The designs for this production are quite lovely, using mostly warm, fall hues like ochre, burgundy, and burnt orange. There is little by way of costumes distinguishing the House of Capulet and the House of Montague. This makes it a bit confusing, especially in the first scene, however it also gives a more natural look. Brilliant black and white costumes for masked commedia dell'arte entertainers in Act II's market scene stand out and give a sense of time and place. The set designs use false perspective effectively to give depth to the scenes. The sets are more streamlined and less lavish than those of many other productions, for a less cluttered feel. There were some minor technical glitches -- a door not opening on cue for Juliet to return to her room, some misplaced spotlights -- but hopefully these were dealt with in subsequent performances.

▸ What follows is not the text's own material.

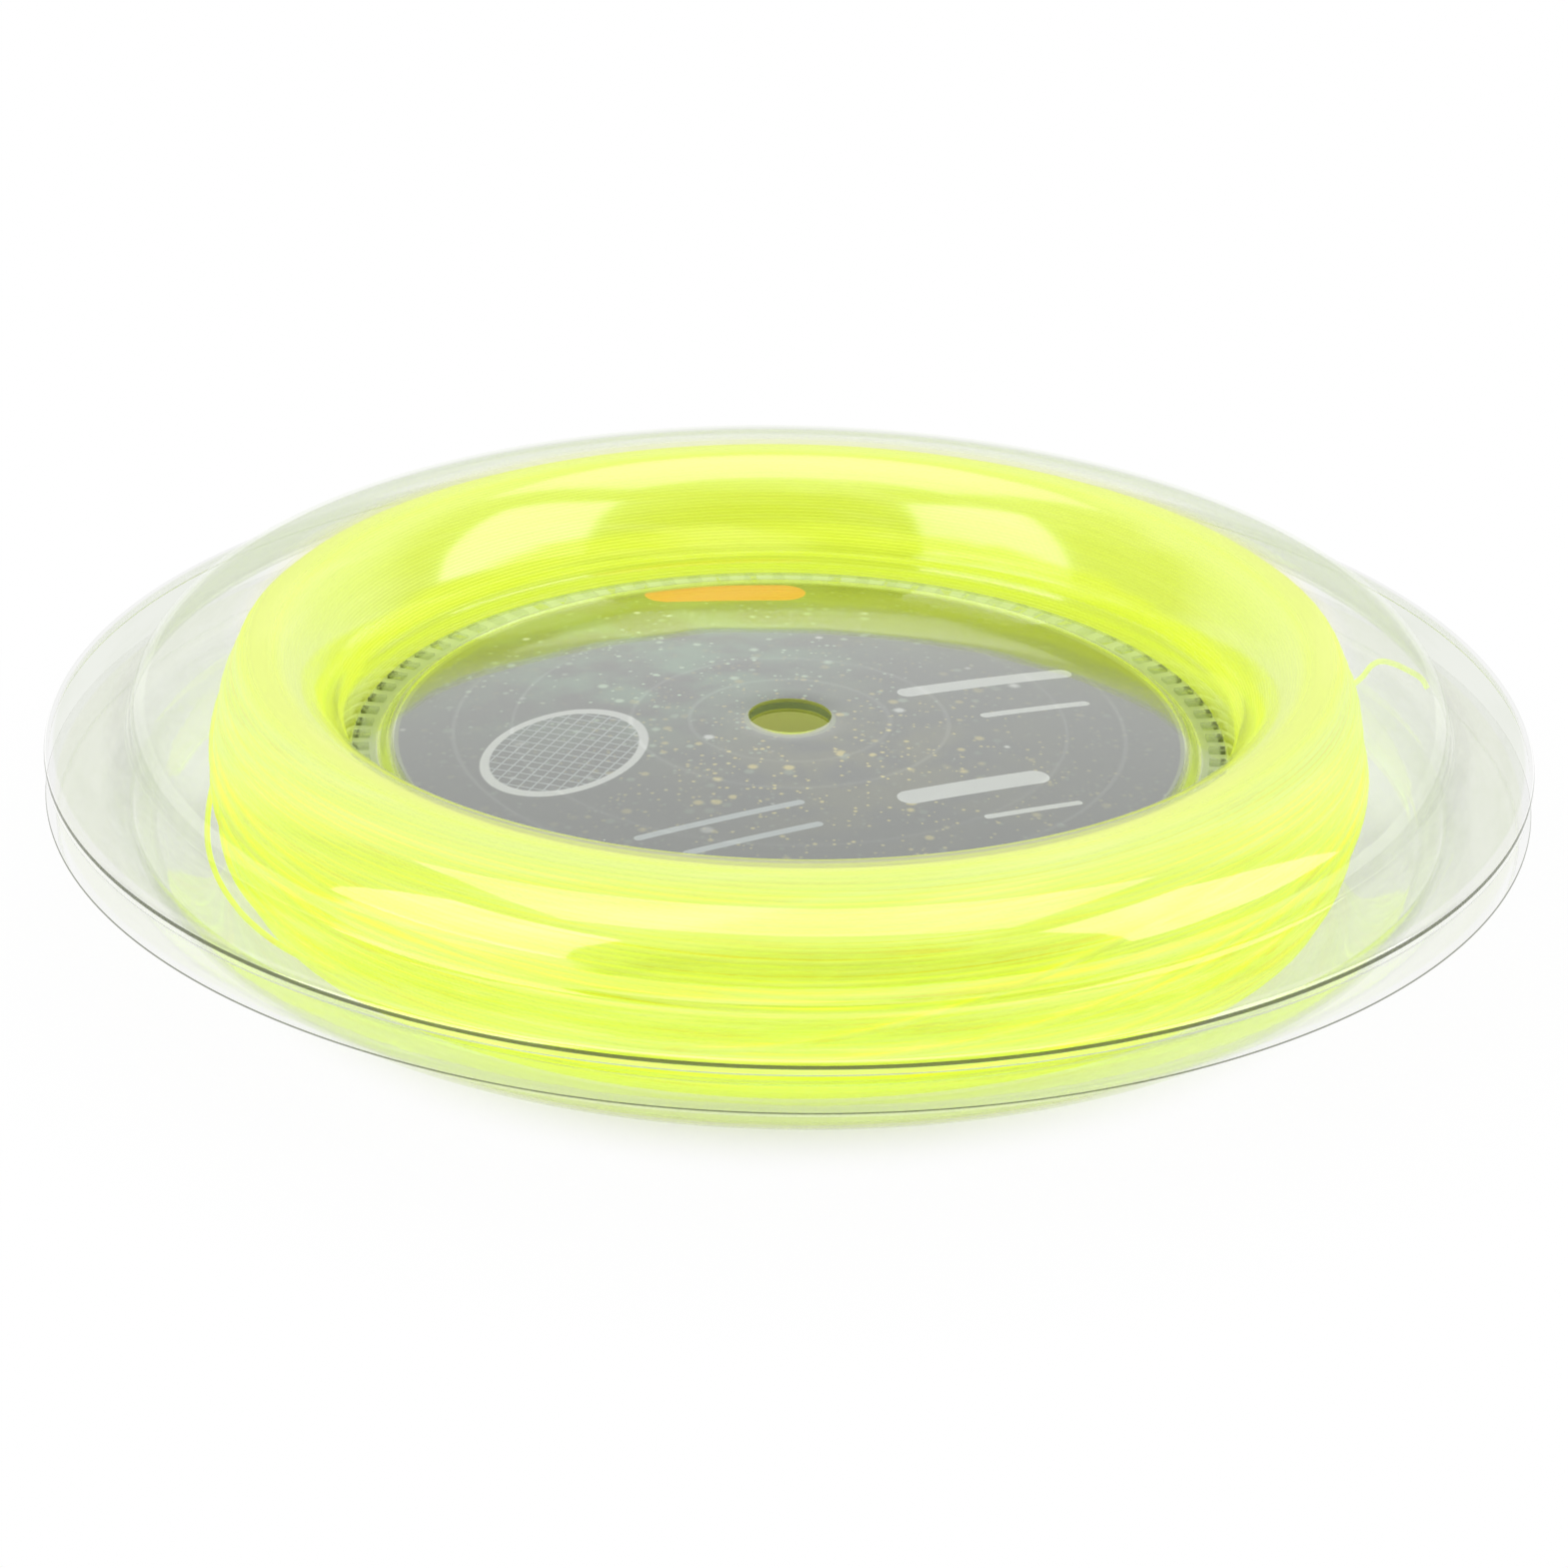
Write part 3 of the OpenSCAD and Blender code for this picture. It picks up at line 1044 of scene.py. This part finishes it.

On opening night, the original cast were in excellent form, looking confident and well-rehearsed. As the star-crossed lovers, Guillaume Côté and Elena Lobsanova were magnetic in their chemistry. Their first meeting at the ball was immediately intense. One could almost feel their hearts pounding as their chests heaved visibly at the sight of one another. The balcony pas de deux soared with unbridled passion, and they nailed the multiple intricate overhead lifts effortlessly. The gravitas of the final scene left an enduring impression. In this version, Romeo is not yet dead when Juliet wakes, and there is a heart-breaking brief final pas de deux.
Lobsanova has really grown into this role and looked better than ever here. Her movement does not just speak, but cries and whispers, such is the nuance and sensitivity she conveys through her dancing. At their secret marriage, her gaze is often tilted up towards the heavens, in awe and gratitude. Her acting was honest, her dancing pure. Côté was a poetic Romeo with powerful, expansive movement that mirrored each swell in Prokofiev's music.
There were some excellent performances in the supporting roles. Piotr Stanczyk used comic timing and quirky facial expressions to great effect as Mercutio. He brought weight to his death scene, wiping his own blood down Romeo's face before collapsing. As Tybalt, Jiří Jelínek, was convincingly malicious, spitting on Romeo when he pleaded to resolve things peacefully. Alejandra Perez-Gomez was a cool and distant Lady Capulet, but showed a hint of sympathy towards her daughter towards the end.
It was a huge step for the NBoC to secure a full-length work by a big name like Ratmansky, and the whole company seems to be energized by the experience. Next month, the company is taking the production on tour to Sadler Well's Theatre. Hopefully, the London tour will bring more international attention to the NBoC and will be a great experience for the dancers.